Badabing-badaboom. Fugeddaboudit.










Yo, Lahso - take the ASA combo. Much less expensive overall and I think they even throw in some booze....and dancers.


----------



## lahso (Nov 1, 2009)

Smacky... I think I am taking the combined (101/103/Coastal Nav)?

I wish I could sail during the week so I could get through the classes more quickly, but I guess I need to take time to study.

I went back to the marina and shot some boat porn (thanks Sara) this afternoon at lunch. I know it's hard to get a concept of size, but check out the dude walking on the back mast (probably some term I don't know for the back mast yet). The Masts are visible form miles away. Probly not a daysailor...










Full size image here:

Big Boat Porn @ Marina Del Rey (amateur)


----------



## smackdaddy (Aug 13, 2008)

Aaaa, it's alright. But it's no Catalina 27.

BTW - has Sharma pulled down a 15 yet?


----------



## lahso (Nov 1, 2009)

smackdaddy said:


> Aaaa, it's alright.
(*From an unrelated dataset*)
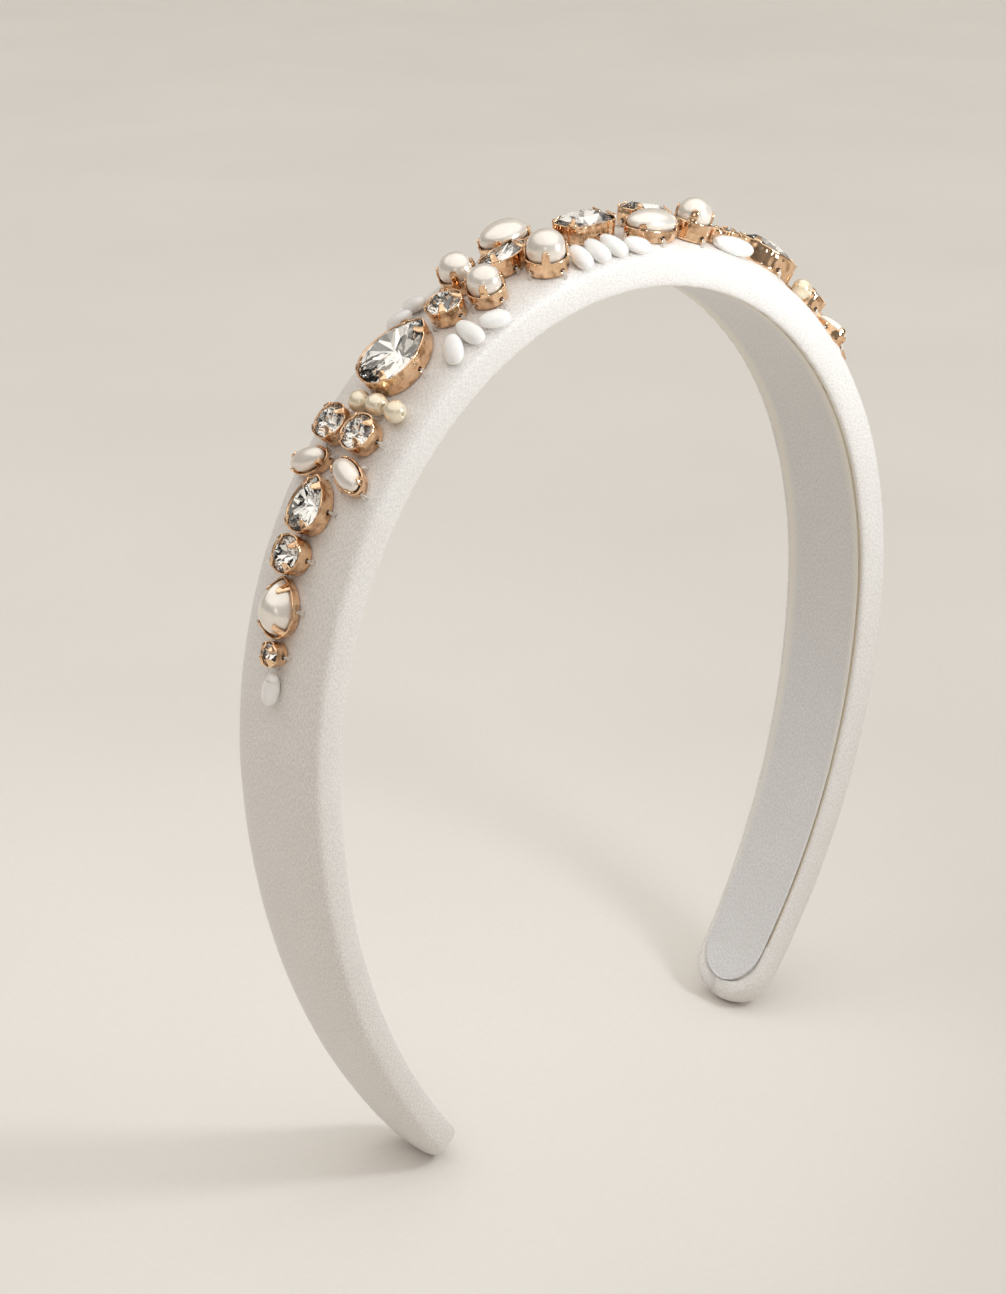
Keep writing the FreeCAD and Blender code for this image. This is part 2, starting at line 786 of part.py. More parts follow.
def petal(half_length):
    """A flat drop bead, drilled across its inner end."""
    drop = doc.addObject("Part::Ellipsoid", "drop")
    bind(drop, Radius1="sizes.petal_half_thickness", Radius2=half_length, Radius3="sizes.petal_half_width")
    hole_x = -size("petal_hole_share") * size("petal_half_length")
    return drilled(drop, hole_x, Vector(0, 1, 0), 4 * size("petal_half_width"))


def build_petals():
    """White petal beads in fans beside the stones."""
    rise = Placement(Vector(0, 0, size("petal_half_thickness")), Rotation())
    rows = [
        (PETALS, "sizes.petal_half_length", "petal_beads"),
        (LONG_PETALS, "sizes.long_petal_half_length", "long_petal_beads"),
    ]
    for places, half_length, label in rows:
        beads = []
        for place in places:
            bead = petal(half_length)
            bead.Placement = seat(*place).multiply(rise)
            beads.append(bead)
        gather(beads, label)


def stitch(kind, where, sign):
    """A quarter loop of thread from the satin up into a sew hole in the cup's long side."""
    loop = doc.addObject("Part::Torus", "stitch")
    bind(loop, Radius1="sizes.stitch_radius", Radius2="sizes.thread_radius")
    loop.Angle3 = 90
    wall = size(kind + "_width") / 2 + size("cup_wall")
    turn = Rotation(Vector(0, sign, 0), Vector(0, 0, 1), Vector(sign, 0, 0), "XZY")
    foot = Vector(0, sign * wall, size("sew_hole_height") - size("stitch_radius"))
    loop.Placement = where.multiply(Placement(foot, turn))
    return loop


def build_thread():
    """The visible stitches that hold each cup down."""
    loops = []
    for row in CRYSTALS + PEARLS:
        for place in row[2]:
            for sign in (1, -1):
                loops.append(stitch(row[1], seat(*place), sign))
    gather(loops, "sewing_thread")


def export_nodes():
    """Check every object and every sub-part's shape, then write one STEP file for each sub-part."""
    doc.recompute()
    failed = [item.Label for item in doc.Objects if "Invalid" in item.State or "Error" in item.State]
    if failed:
        raise RuntimeError(f"did not recompute: {failed}")
    for node in nodes:
        if node.Shape.isNull() or not node.Shape.isValid() or not node.Shape.Solids:
            raise RuntimeError(f"{node.Label} has no valid solid")
    os.makedirs("parts", exist_ok=True)
    for node in nodes:
        node.Shape.exportStep(f"parts/{node.Label}.step")
        box = node.Shape.BoundBox
        print(f"{node.Label}: {len(node.Shape.Solids)} solids, volume {node.Shape.Volume:.2f}, "
              f"z {box.ZMin:.2f} to {box.ZMax:.2f}")


fill_sheet()
build_band()
build_jewels(CRYSTALS, "crystal", crystal, True)
build_jewels(PEARLS, "pearl", pearl, False)
build_bead_pearls()
build_petals()
build_thread()
export_nodes()
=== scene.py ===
"""The looks of a padded satin headband with a jewelled crown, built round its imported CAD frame.

The arch's inner curve lies in the XZ plane. A place on the band is a run, the distance along that curve from
the crown (positive towards +X), a y across the band, and a height over the curve. Lengths are in millimetres
until a mesh is made.
"""

import bisect
import math
import random

import bpy
from mathutils import Matrix, Vector, noise


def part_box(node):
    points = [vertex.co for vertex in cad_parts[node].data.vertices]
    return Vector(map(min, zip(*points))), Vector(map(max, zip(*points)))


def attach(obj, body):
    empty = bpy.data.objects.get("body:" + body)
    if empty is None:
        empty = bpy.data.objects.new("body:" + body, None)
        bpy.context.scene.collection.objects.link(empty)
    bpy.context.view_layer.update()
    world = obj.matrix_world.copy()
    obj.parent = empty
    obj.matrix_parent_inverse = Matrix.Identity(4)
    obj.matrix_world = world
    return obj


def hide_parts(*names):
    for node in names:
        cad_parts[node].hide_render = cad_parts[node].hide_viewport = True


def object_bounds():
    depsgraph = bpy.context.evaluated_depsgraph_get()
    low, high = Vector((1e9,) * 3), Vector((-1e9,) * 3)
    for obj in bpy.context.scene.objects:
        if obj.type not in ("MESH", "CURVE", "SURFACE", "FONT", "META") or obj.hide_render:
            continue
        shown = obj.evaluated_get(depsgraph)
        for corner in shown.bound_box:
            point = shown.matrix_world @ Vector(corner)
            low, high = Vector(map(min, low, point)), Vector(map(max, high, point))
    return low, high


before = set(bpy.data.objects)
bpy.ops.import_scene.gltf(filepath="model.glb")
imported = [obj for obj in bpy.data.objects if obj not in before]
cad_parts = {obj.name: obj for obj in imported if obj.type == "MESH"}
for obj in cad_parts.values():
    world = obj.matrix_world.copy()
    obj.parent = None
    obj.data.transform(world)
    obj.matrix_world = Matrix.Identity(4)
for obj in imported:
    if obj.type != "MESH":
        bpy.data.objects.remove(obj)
cad_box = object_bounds()
MM = 0.001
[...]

But it's no Catalina 27.
> 
> BTW - has Sharma pulled down a 15 yet?


I still have yet to see a Catalina 27 up close, so I can't make a judgment call yet.

Yea, he sent a 5.15d called Es Pontas in Spain... Sick climbs.
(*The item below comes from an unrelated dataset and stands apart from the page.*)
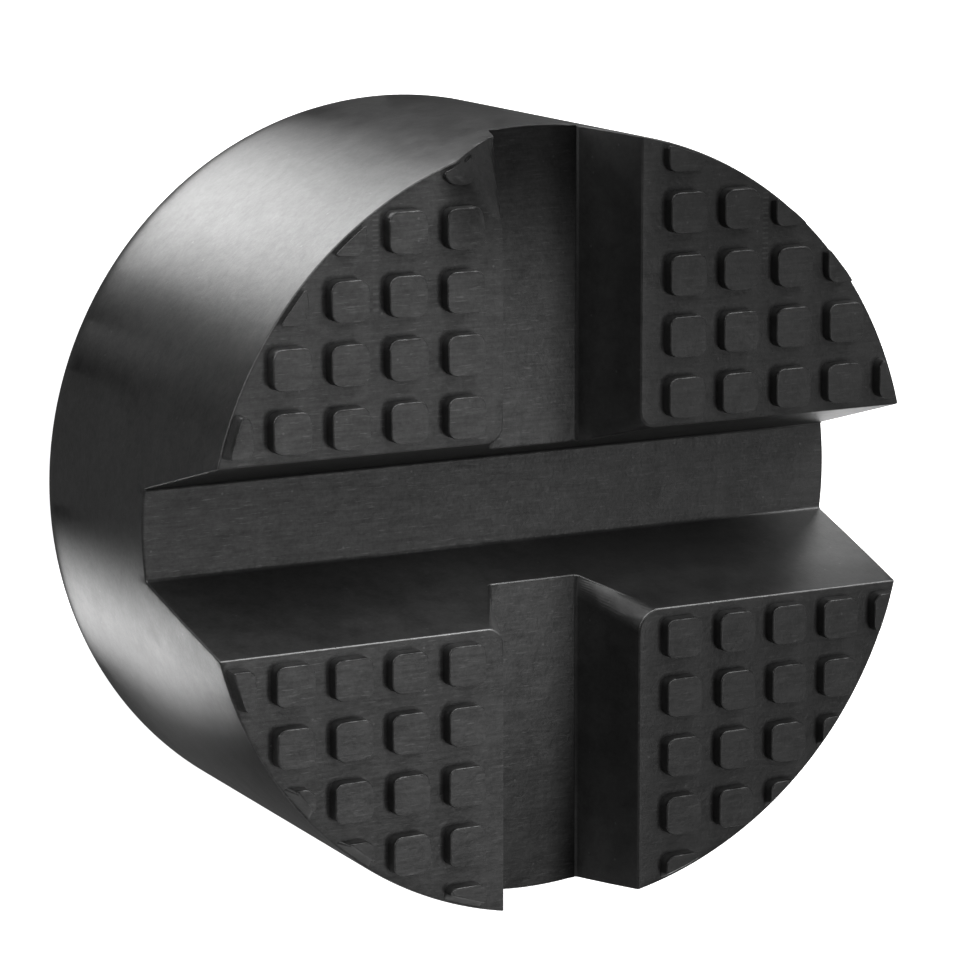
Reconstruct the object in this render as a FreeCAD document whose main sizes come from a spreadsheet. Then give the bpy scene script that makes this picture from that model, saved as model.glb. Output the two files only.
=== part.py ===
import FreeCAD, Part
import math
import os
import Sketcher

# A rubber jack pad, in millimetres: one thick moulded disc that lies on its flat base.
# Its face, on top, is crossed by a deep tapered slot along X, which takes a car's sill seam,
# and by a shallower tapered channel along Y.
# The four quarters of the face that are left carry a grid of low square studs.
# The origin is the centre of the base, and +Z runs up the disc's axis.

SIZES = (
    ("pad_diameter", 65.0, "outside diameter of the disc"),
    ("pad_height", 35.0, "from the base to the face between the studs"),
    ("base_bevel", 1.0, "bevel round the edge of the base"),
    ("rim_bevel", 0.3, "bevel round the rim of the face"),
    ("slot_depth", 13.4, "from the face to the slot's floor"),
    ("slot_floor_width", 7.7, "width of the slot at its floor"),
    ("slot_mouth_width", 15.4, "width of the slot at the face"),
    ("slot_floor_round", 0.4, "round between the slot's floor and its walls"),
    ("channel_depth", 6.9, "from the face to the channel's floor"),
    ("channel_floor_width", 8.2, "width of the channel at its floor"),
    ("channel_mouth_width", 12.8, "width of the channel at the face"),
    ("channel_floor_round", 0.3, "round between the channel's floor and its walls"),
    ("quarter_round", 1.4, "round on the inner corner of each quarter"),
    ("mouth_round", 0.3, "round on the face's edges along slot and channel"),
    ("slot_land", 0.8, "plain face between the slot and the nearest studs"),
    ("channel_land", 2.1, "plain face between the channel and the nearest studs"),
    ("stud_pitch", 5.1, "from one stud's centre to the next, both ways"),
    ("stud_width", 3.4, "side of a stud where it leaves the face"),
    ("stud_height", 1.1, "from the face to the top of a stud"),
    ("stud_corner_round", 0.8, "round on the corners of a stud, seen from above"),
    ("stud_draft", 4.0, "lean of a stud's sides, in degrees"),
    ("stud_bevel", 0.2, "height and width of the bevel round a stud's top"),
    ("stud_rim_inset", 0.4, "from the rim to the studs that it cuts short"),
    ("worn_width", 4.6, "how far the worn corner reaches along the rim from the channel"),
    ("worn_length", 6.5, "how far the worn corner reaches along the channel from the rim"),
    ("worn_depth", 3.0, "how deep the corner is worn where channel and rim meet"),
)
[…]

Es Pontas is an arch rock off the coast of Mallorca... He Deep Water Solos it (basically no rope over the water, you fall, you go in the drink... The trailer for it is awesome, I think anyone would appreciate it, but maybe more-so sailors and other water lovers King Lines Trailer (youtube)

Sorry to go off topic... rock-climbing is my current passion, sailing on its way up there. Smackdaddy, do you climb?

~mt


----------



## sarafinadh (Jun 16, 2009)

lahso said:


> I went back to the marina and shot some boat porn
> 
> Full size image here:
> 
> Big Boat Porn @ Marina Del Rey (amateur)


heh... who says size don't matter.

But I haveta say.. this shot is like looking at *_insert your fav eyecandy here_* filling up at the gas station, with a car in the way. at least ya coulda shot her with out all that modesty dock in the way!


----------



## smackdaddy (Aug 13, 2008)

Yeah. I used to be pretty hardcore (13a/b on limestone) - but have backed off due to elbows getting kind of whacked. My wife was also a cranker (12+). These days, we're doing 10/11 and just enjoying it.

Our 9 year old just sent his first 9 on top rope. Now THAT was cooler than just about anything!

I know there are a couple other climbers on SN. Look in OT - I'll start a BFS thread for climbers. What the hell?


----------



## dkspencer (Nov 6, 2009)

Try hot water over fresh ginger or ginger tea. The patch works well too.


----------



## blt2ski (May 5, 2005)

Smacky a climber?!?!?!?!?! hmmmmmmm

Have not done any climbing since the late 80's......some rock, a few glaciers, ie rainer, Adams, baker, olympus.........

Marty


----------



## smackdaddy (Aug 13, 2008)

Bluto - dude, we need to hang out.


----------



## blt2ski (May 5, 2005)

Not sure I understand the 12 or 13 rated climbs, IIRC it was a 5.something that was the tough ones?!?! or was it 6, 7 or 8? long ago. I was told as a teen to not climb, but I did anyway..............oh well, life goes on......come to think of it, I was told not to run in track and cross country either. did both........never was told not to sail, ski or otherwise..............

Prusik peak locally is a fun climb, fall one way, 2000' down, 3000' the other way to prusik lake in the Enchantment lake region. Great view at 7K maybe 8K or so......have to look that one up!

here you go prusik peak


----------



## Stillraining (Jan 11, 2008)

Im with ya Marty...I never got any good..I did beter at aid then free climbing.
5.9 was tops 6 was aid climbing.....

Kids...they just keep pushing the envalope I guess so had to add a few numbers....


----------



## St Anna (Mar 15, 2003)

lahso said:


> Smacky... I think I am taking the combined (101/103/Coastal Nav)?
> 
> I wish I could sail during the week so I could get through the classes more quickly, but I guess I need to take time to study.
> 
> ...


Wow, 
I guess they need the sat communications station on the mizzen to communicate with the crew working the main!


----------